National powerhouse St. Thomas Aquinas (Fort Lauderdale) has been "accused" by coaches and fans alike of recruiting players from all over the region, but the school has not been found to have violated any FHSAA rules. The same unproven accusations have been thrown at Dwyer, which has become a nationally ranked program.
The Panthers' success over the past few years is what Dwyer officials say attracts some players to transfer there.
Jefferson offers another possible reason.
"All these kids have neighborhood agents," he said.
That perception might be real. Many players are steered to a program where they might have a chance to play for a championship-caliber team and thus have more opportunity to be recognized by major D-I college coaches. Jefferson understands that a parent or close friend of a player's family want the best for the kid, and he said it's difficult to combat that logic. But he doesn't like the process, especially when a player transfers at the end of his junior year.
Rising senior Zach Slafsky, a 6-foot-2, 235-pound linebacker, is one of five players from Olympic Heights (Boca Raton) who in recent months have transferred to American Heritage-Delray, the Class 1A state runner-up last year and a highly successful program over the past five years.

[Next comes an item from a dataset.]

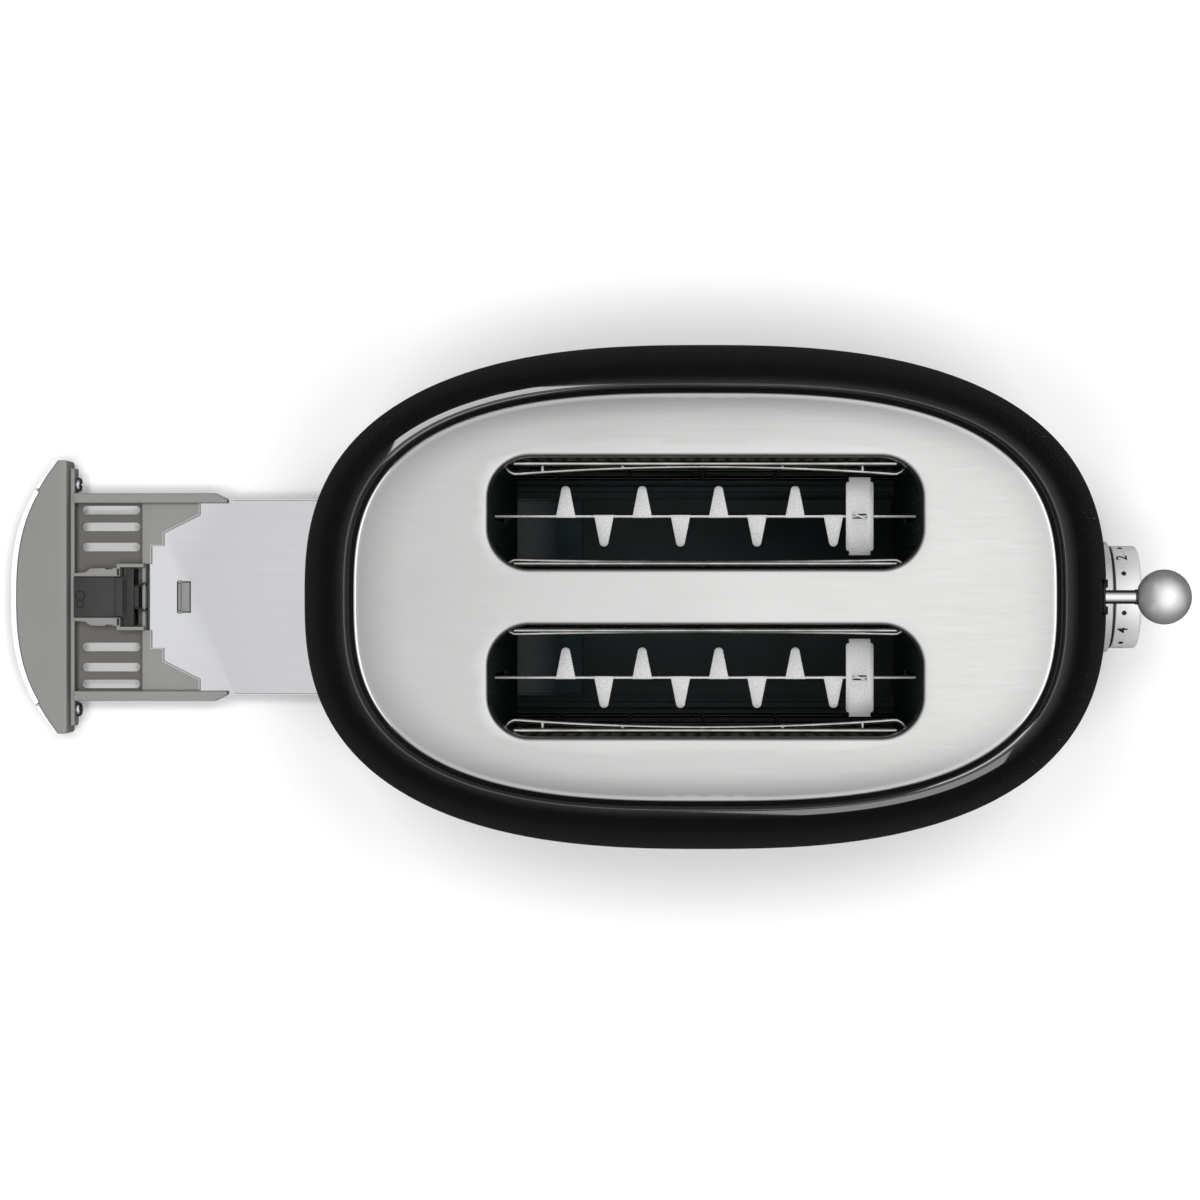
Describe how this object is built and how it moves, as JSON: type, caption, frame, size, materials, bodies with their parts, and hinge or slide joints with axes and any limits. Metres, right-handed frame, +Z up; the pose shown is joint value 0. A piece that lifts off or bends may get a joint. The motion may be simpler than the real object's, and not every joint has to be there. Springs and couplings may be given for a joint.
{
  "type": "two-slot toaster",
  "caption": "Oval pop-up toaster with a glossy shell, domed steel top with long bread slots, side lever, browning dial, buttons and a pull-out crumb tray.",
  "frame": {"origin": "centre of the whole object's footprint, tray pulled out, at the height the feet stand on", "axes": "+X towards the lever and dial end, +Z up, tray pulls out towards -X"},
  "size_m": [0.456, 0.195, 0.198],
  "materials": {
    "enamel": "high-gloss black enamel",
    "brushed_top": "satin stainless",
    "bright_metal": "polished bright metal",
    "black_plastic": "matt black moulding",
    "grey_plastic": "matt mid-grey moulding",
    "foot_rubber": "soft black rubber",
    "screw_steel": "zinc-plated steel",
    "dark_steel": "heat-darkened steel sheet",
    "wire_steel": "plain steel wire and strip",
    "core_iron": "ground soft iron",
    "copper_winding": "lacquered copper winding",
    "mica": "mica sheet with flat heater ribbon",
    "board_laminate": "green circuit board laminate",
    "pan_steel": "bright rolled steel sheet"
  },
  "bodies": {
    "toaster": {"body_shell": "enamel", "top_plate": "brushed_top", "base_ring": "bright_metal", "base_plate": "black_plastic", "foot_1": "foot_rubber", "foot_2": "foot_rubber", "foot_3": "foot_rubber", "foot_4": "foot_rubber", "base_screw_1": "screw_steel", "base_screw_2": "screw_steel", "base_screw_3": "screw_steel", "base_screw_4": "screw_steel", "end_plate_left": "dark_steel", "end_plate_right": "dark_steel", "reflector_front": "dark_steel", "reflector_rear": "dark_steel", "heater_front": "mica", "heater_centre": "mica", "heater_rear": "mica", "magnet_core": "core_iron", "magnet_coil": "copper_winding", "guide_rod": "screw_steel", "return_spring": "screw_steel", "lever_trim": "black_plastic", "dial_bezel": "bright_metal", "switch_1": "black_plastic", "switch_2": "black_plastic", "switch_3": "black_plastic", "control_board": "board_laminate", "potentiometer": "black_plastic", "cord_gland": "foot_rubber", "terminal_block": "grey_plastic", "tray_striker": "screw_steel"},
    "lever": {"lift_bar_front": "wire_steel", "lift_bar_rear": "wire_steel", "bread_pad_front": "wire_steel", "bread_pad_rear": "wire_steel", "carriage": "wire_steel", "armature": "core_iron", "lever_stem": "bright_metal", "lever_neck": "black_plastic", "lever_ball": "bright_metal"},
    "guard_front_outer": {"guard_front_outer": "wire_steel"},
    "guard_front_inner": {"guard_front_inner": "wire_steel"},
    "guard_rear_inner": {"guard_rear_inner": "wire_steel"},
    "guard_rear_outer": {"guard_rear_outer": "wire_steel"},
    "dial": {"dial": "bright_metal"},
    "push_button_1": {"push_button_1": "bright_metal"},
    "push_button_2": {"push_button_2": "bright_metal"},
    "push_button_3": {"push_button_3": "bright_metal"},
    "tray": {"tray_cover": "grey_plastic", "tray_skin": "bright_metal", "tray_frame": "grey_plastic", "crumb_pan": "pan_steel", "pan_clip": "grey_plastic", "latch_housing": "black_plastic", "tray_screw_1": "screw_steel", "tray_screw_2": "screw_steel"},
    "latch": {"latch_plunger": "black_plastic"}
  },
  "joints": [
    {"name": "lever_slide", "type": "slide", "parent": "toaster", "child": "lever", "axis": [0, 0, 1], "range_m": [-0.0488, 0], "stiffness_N_per_m": 60, "springref_m": 0.05, "deforming": ["return_spring"]},
    {"name": "guard_front_outer_hinge", "type": "hinge", "parent": "toaster", "child": "guard_front_outer", "pos_m": [0.05165, -0.0465, 0.05], "axis": [-1, 0, 0], "range_deg": [0, 2.3]},
    {"name": "guard_front_inner_hinge", "type": "hinge", "parent": "toaster", "child": "guard_front_inner", "pos_m": [0.05165, -0.0115, 0.05], "axis": [1, 0, 0], "range_deg": [0, 2.3]},
    {"name": "guard_rear_inner_hinge", "type": "hinge", "parent": "toaster", "child": "guard_rear_inner", "pos_m": [0.05165, 0.0115, 0.05], "axis": [-1, 0, 0], "range_deg": [0, 2.3]},
    {"name": "guard_rear_outer_hinge", "type": "hinge", "parent": "toaster", "child": "guard_rear_outer", "pos_m": [0.05165, 0.0465, 0.05], "axis": [1, 0, 0], "range_deg": [0, 2.3]},
    {"name": "dial_turn", "type": "hinge", "parent": "toaster", "child": "dial", "pos_m": [0.20665, 0, 0.056], "axis": [-1, 0, 0], "range_deg": [-90, 135]},
    {"name": "push_button_1_press", "type": "slide", "parent": "toaster", "child": "push_button_1", "axis": [-1, 0, 0], "range_m": [0, 0.002], "stiffness_N_per_m": 400, "springref_m": -0.002},
    {"name": "push_button_2_press", "type": "slide", "parent": "toaster", "child": "push_button_2", "axis": [-1, 0, 0], "range_m": [0, 0.002], "stiffness_N_per_m": 400, "springref_m": -0.002},
    {"name": "push_button_3_press", "type": "slide", "parent": "toaster", "child": "push_button_3", "axis": [-1, 0, 0], "range_m": [0, 0.002], "stiffness_N_per_m": 400, "springref_m": -0.002},
    {"name": "tray_slide", "type": "slide", "parent": "toaster", "child": "tray", "axis": [-1, 0, 0], "range_m": [-0.1346, 0.068]},
    {"name": "latch_press", "type": "slide", "parent": "tray", "child": "latch", "axis": [-1, 0, 0], "range_m": [0, 0.0025], "stiffness_N_per_m": 400, "springref_m": -0.002}
  ],
  "couplings": [
    {"joint": "guard_front_outer_hinge", "follows": "lever_slide", "rad_per_m": -0.7868},
    {"joint": "guard_front_inner_hinge", "follows": "lever_slide", "rad_per_m": -0.7868},
    {"joint": "guard_rear_inner_hinge", "follows": "lever_slide", "rad_per_m": -0.7868},
    {"joint": "guard_rear_outer_hinge", "follows": "lever_slide", "rad_per_m": -0.7868}
  ]
}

Slafsky said the resignation of head coach Mitch Henghold in March played a role in his decision to leave Olympic Heights, but that was not the only reason.
"Olympic Heights was going through some changes and I just thought it would be better for me to come here for my senior year," Slafsky said after a recent spring practice at Heritage. "A lot of colleges come through here."

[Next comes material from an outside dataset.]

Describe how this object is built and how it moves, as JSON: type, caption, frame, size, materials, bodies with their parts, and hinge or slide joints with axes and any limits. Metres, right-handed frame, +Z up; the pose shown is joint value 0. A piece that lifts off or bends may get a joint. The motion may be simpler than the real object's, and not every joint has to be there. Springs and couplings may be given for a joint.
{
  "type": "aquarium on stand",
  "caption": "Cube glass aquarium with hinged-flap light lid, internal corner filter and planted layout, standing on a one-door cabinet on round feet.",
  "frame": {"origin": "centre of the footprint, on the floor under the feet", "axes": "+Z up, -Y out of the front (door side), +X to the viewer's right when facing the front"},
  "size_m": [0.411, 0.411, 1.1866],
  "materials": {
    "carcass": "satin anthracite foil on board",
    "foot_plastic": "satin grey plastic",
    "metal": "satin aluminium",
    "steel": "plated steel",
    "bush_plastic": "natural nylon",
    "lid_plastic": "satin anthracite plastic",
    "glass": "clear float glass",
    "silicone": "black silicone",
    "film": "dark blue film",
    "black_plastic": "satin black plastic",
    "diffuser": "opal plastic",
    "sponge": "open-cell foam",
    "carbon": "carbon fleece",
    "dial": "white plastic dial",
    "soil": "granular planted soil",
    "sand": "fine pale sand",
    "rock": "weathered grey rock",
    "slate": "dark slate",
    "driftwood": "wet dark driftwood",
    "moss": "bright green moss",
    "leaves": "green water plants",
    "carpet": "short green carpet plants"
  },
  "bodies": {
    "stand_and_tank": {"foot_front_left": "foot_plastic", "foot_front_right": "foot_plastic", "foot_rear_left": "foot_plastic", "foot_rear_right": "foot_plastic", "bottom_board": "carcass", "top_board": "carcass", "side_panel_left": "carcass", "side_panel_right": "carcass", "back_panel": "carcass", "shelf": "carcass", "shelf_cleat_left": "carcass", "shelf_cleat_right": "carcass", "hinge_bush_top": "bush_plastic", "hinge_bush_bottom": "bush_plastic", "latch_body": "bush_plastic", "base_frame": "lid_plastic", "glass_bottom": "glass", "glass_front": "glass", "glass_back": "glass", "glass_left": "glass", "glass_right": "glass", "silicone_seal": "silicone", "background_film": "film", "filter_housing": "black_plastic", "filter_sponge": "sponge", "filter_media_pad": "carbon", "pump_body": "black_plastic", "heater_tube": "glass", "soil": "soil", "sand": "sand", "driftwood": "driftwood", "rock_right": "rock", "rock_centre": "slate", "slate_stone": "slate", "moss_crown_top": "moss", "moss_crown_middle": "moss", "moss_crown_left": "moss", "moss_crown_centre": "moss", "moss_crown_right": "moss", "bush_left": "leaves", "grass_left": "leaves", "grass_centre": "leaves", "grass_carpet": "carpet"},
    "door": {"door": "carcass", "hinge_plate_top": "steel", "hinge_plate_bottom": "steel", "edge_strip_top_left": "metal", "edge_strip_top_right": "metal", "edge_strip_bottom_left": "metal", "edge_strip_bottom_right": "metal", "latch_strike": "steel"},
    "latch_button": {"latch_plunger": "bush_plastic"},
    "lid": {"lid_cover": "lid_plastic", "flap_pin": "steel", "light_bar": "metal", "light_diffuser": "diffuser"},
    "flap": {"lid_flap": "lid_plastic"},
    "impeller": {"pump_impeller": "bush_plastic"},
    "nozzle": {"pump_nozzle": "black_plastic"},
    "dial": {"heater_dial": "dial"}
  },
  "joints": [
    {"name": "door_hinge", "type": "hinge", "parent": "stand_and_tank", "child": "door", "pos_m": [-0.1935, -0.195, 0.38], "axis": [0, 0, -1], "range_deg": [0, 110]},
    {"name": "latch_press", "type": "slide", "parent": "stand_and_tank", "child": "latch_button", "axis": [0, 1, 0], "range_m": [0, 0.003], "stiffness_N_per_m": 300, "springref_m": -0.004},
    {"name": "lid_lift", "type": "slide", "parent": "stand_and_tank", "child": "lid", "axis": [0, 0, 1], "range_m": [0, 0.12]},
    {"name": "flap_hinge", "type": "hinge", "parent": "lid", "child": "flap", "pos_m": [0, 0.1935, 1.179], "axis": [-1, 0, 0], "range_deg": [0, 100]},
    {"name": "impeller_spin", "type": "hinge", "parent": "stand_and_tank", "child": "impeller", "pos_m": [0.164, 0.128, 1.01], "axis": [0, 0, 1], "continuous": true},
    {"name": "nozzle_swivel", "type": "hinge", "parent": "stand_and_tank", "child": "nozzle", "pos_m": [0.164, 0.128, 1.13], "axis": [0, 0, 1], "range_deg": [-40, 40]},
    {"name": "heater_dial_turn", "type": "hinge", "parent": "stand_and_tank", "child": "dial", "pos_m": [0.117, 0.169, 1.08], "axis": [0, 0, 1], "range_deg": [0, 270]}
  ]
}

Rick Swain, a veteran coach of 38 years at Boynton Beach High, has seen three outstanding players in recent years transfer from his school to nearby American Heritage, a private school in neighboring Delray Beach, and he's beginning to wonder if his efforts in developing players for two years are nothing more than that of a middle school feeder program.
"I've had to develop a quarterback every year," said Swain, who used to coach in Gainesville and now is entering his fifth season at Boynton Beach. "I've now seen that it's not uncommon to see these kids get up and go wherever. It's not Florida, it's South Florida. I coached in Gainesville and you might see a good passing quarterback transfer to a (program) that throws the ball more, but it was nothing like down here. These kids all of a sudden say, ‘OK, I'm going to go here,' and they go."

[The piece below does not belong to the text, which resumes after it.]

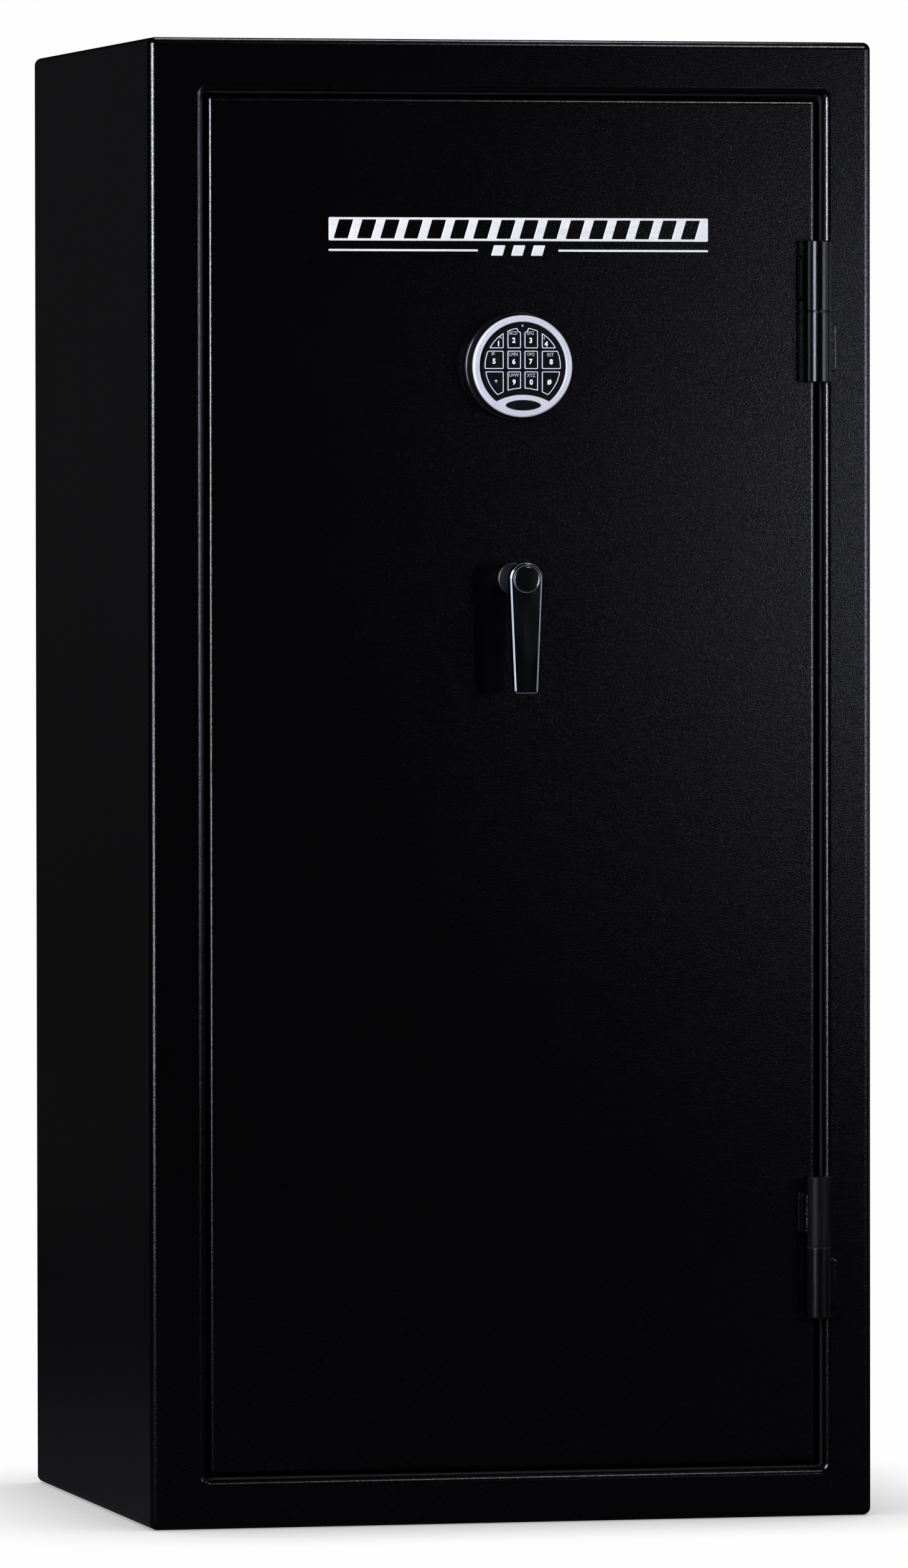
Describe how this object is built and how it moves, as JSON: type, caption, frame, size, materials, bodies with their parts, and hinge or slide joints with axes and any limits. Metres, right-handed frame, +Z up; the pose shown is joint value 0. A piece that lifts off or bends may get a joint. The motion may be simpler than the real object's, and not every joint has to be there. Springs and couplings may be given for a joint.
{
  "type": "gun safe",
  "caption": "Upright steel gun safe with a recessed hinged door on external barrel hinges, keypad lock, lever handle, cam-driven bolts and a carpeted interior.",
  "frame": {"origin": "middle of the underside of the body, on the floor", "axes": "+Z up; the door faces -Y; +X is the hinge side, on the right seen from the front"},
  "size_m": [0.762, 0.6616, 1.524],
  "materials": {
    "black_powder_coat": "fine textured near-black powder coat, satin",
    "hinge_black": "semi-gloss black paint over welded steel",
    "zinc_steel": "zinc plated steel",
    "brass": "turned brass",
    "fire_board": "paper-faced gypsum fire board",
    "carpet": "short grey pile",
    "carpeted_board": "board covered in short grey pile",
    "seal_rubber": "matt black heat-expanding seal",
    "hard_steel": "ground hardened plate",
    "polished_steel": "polished steel",
    "silver_trim": "satin silver",
    "keypad_plastic": "fine-grained black plastic",
    "key_plastic": "black membrane with light outlines",
    "status_lens": "clear indicator lens",
    "black_nickel": "polished black nickel"
  },
  "bodies": {
    "cabinet": {"body_shell": "black_powder_coat", "back_panel": "black_powder_coat", "fireboard_bottom": "fire_board", "fireboard_top": "fire_board", "fireboard_left": "fire_board", "fireboard_right": "fire_board", "fireboard_back": "fire_board", "carpet_lining": "carpet", "door_seal": "seal_rubber", "divider_panel": "carpeted_board", "top_shelf": "carpeted_board", "side_shelf_upper": "carpeted_board", "side_shelf_lower": "carpeted_board", "barrel_rest": "carpeted_board", "butt_rest": "carpeted_board", "frame_knuckle_upper": "hinge_black", "hinge_pin_upper": "zinc_steel", "hinge_washer_upper": "brass", "frame_knuckle_lower": "hinge_black", "hinge_pin_lower": "zinc_steel", "hinge_washer_lower": "brass"},
    "door": {"door_knuckle_upper": "hinge_black", "door_knuckle_lower": "hinge_black", "door_face": "black_powder_coat", "door_chassis": "black_powder_coat", "door_fireboard": "fire_board", "hard_plate": "hard_steel", "door_liner": "carpeted_board", "fixed_bolt_bar": "polished_steel", "emblem_grille": "silver_trim", "keypad_base": "keypad_plastic", "keypad_bezel": "silver_trim", "keypad_face": "keypad_plastic", "status_led": "status_lens", "handle_rosette": "black_nickel", "lock_case": "zinc_steel"},
    "handle": {"handle_lever": "black_nickel", "handle_cap": "black_nickel", "handle_spindle": "zinc_steel", "drive_cam": "zinc_steel"},
    "latch_bolts": {"latch_bolt_bar": "zinc_steel", "latch_bolt_1": "polished_steel", "latch_bolt_2": "polished_steel", "latch_bolt_3": "polished_steel", "latch_bolt_4": "polished_steel"},
    "top_bolt": {"top_bolt_rod": "polished_steel"},
    "bottom_bolt": {"bottom_bolt_rod": "polished_steel"},
    "lock_bolt": {"lock_bolt": "brass"},
    "key_0": {"key_0": "key_plastic"},
    "key_1": {"key_1": "key_plastic"},
    "key_2": {"key_2": "key_plastic"},
    "key_3": {"key_3": "key_plastic"},
    "key_4": {"key_4": "key_plastic"},
    "key_5": {"key_5": "key_plastic"},
    "key_6": {"key_6": "key_plastic"},
    "key_7": {"key_7": "key_plastic"},
    "key_8": {"key_8": "key_plastic"},
    "key_9": {"key_9": "key_plastic"},
    "key_star": {"key_star": "key_plastic"},
    "key_hash": {"key_hash": "key_plastic"}
  },
  "joints": [
    {"name": "door_swing", "type": "hinge", "parent": "cabinet", "child": "door", "pos_m": [0.3224, -0.313, 0.7], "axis": [0, 0, 1], "range_deg": [0, 180]},
    {"name": "handle_turn", "type": "hinge", "parent": "door", "child": "handle", "pos_m": [0.002, -0.297, 0.9713], "axis": [0, -1, 0], "range_deg": [0, 90]},
    {"name": "latch_bolt_throw", "type": "slide", "parent": "door", "child": "latch_bolts", "axis": [-1, 0, 0], "range_m": [0, 0.03]},
    {"name": "top_bolt_throw", "type": "slide", "parent": "door", "child": "top_bolt", "axis": [0, 0, 1], "range_m": [0, 0.03]},
    {"name": "bottom_bolt_throw", "type": "slide", "parent": "door", "child": "bottom_bolt", "axis": [0, 0, -1], "range_m": [0, 0.03]},
    {"name": "lock_bolt_drop", "type": "slide", "parent": "door", "child": "lock_bolt", "axis": [0, 0, -1], "range_m": [0, 0.01]},
    {"name": "key_0_press", "type": "slide", "parent": "door", "child": "key_0", "axis": [0, 1, 0], "range_m": [0, 0.0008], "stiffness_N_per_m": 2000},
    {"name": "key_1_press", "type": "slide", "parent": "door", "child": "key_1", "axis": [0, 1, 0], "range_m": [0, 0.0008], "stiffness_N_per_m": 2000},
    {"name": "key_2_press", "type": "slide", "parent": "door", "child": "key_2", "axis": [0, 1, 0], "range_m": [0, 0.0008], "stiffness_N_per_m": 2000},
    {"name": "key_3_press", "type": "slide", "parent": "door", "child": "key_3", "axis": [0, 1, 0], "range_m": [0, 0.0008], "stiffness_N_per_m": 2000},
    {"name": "key_4_press", "type": "slide", "parent": "door", "child": "key_4", "axis": [0, 1, 0], "range_m": [0, 0.0008], "stiffness_N_per_m": 2000},
    {"name": "key_5_press", "type": "slide", "parent": "door", "child": "key_5", "axis": [0, 1, 0], "range_m": [0, 0.0008], "stiffness_N_per_m": 2000},
    {"name": "key_6_press", "type": "slide", "parent": "door", "child": "key_6", "axis": [0, 1, 0], "range_m": [0, 0.0008], "stiffness_N_per_m": 2000},
    {"name": "key_7_press", "type": "slide", "parent": "door", "child": "key_7", "axis": [0, 1, 0], "range_m": [0, 0.0008], "stiffness_N_per_m": 2000},
    {"name": "key_8_press", "type": "slide", "parent": "door", "child": "key_8", "axis": [0, 1, 0], "range_m": [0, 0.0008], "stiffness_N_per_m": 2000},
    {"name": "key_9_press", "type": "slide", "parent": "door", "child": "key_9", "axis": [0, 1, 0], "range_m": [0, 0.0008], "stiffness_N_per_m": 2000},
    {"name": "key_star_press", "type": "slide", "parent": "door", "child": "key_star", "axis": [0, 1, 0], "range_m": [0, 0.0008], "stiffness_N_per_m": 2000},
    {"name": "key_hash_press", "type": "slide", "parent": "door", "child": "key_hash", "axis": [0, 1, 0], "range_m": [0, 0.0008], "stiffness_N_per_m": 2000}
  ],
  "couplings": [
    {"joint": "latch_bolt_throw", "follows": "handle_turn", "m_per_rad": 0.019098},
    {"joint": "top_bolt_throw", "follows": "handle_turn", "m_per_rad": 0.019098},
    {"joint": "bottom_bolt_throw", "follows": "handle_turn", "m_per_rad": 0.019098}
  ]
}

Swain is in a fraternity of coaches who share that perception and that fraternity has been growing in numbers almost as fast as foreclosures in the housing market. It's a dilemma that appears to have many loopholes.
In the past decade, many public schools have added academic magnet programs that allow students to attend a school outside their designated school district that might not offer a particular specialized curriculum. It basically has opened the doors for student-athletes to transfer more easily to a school outside their district lines.
Swain believes the only way to stop, or at least somewhat curtail, the influx of tranfers each year is for the FHSAA to enforce a hard-fast rule.
"It's a simple solution," Swain said. "Anybody can transfer anywhere they want to, but they have to sit out a year. If the state would do that, then they would be transferring for the right reasons. If they truly transfer for academic reasons, then sitting out a year is no big deal.
"If a parent physically moves from one area to another, that's different," Swain continued. "But to let a kid say, ‘Oh, I've decided I want to be in aerospace engineering my junior or senior year.' What you're doing is letting the kids control everything right now."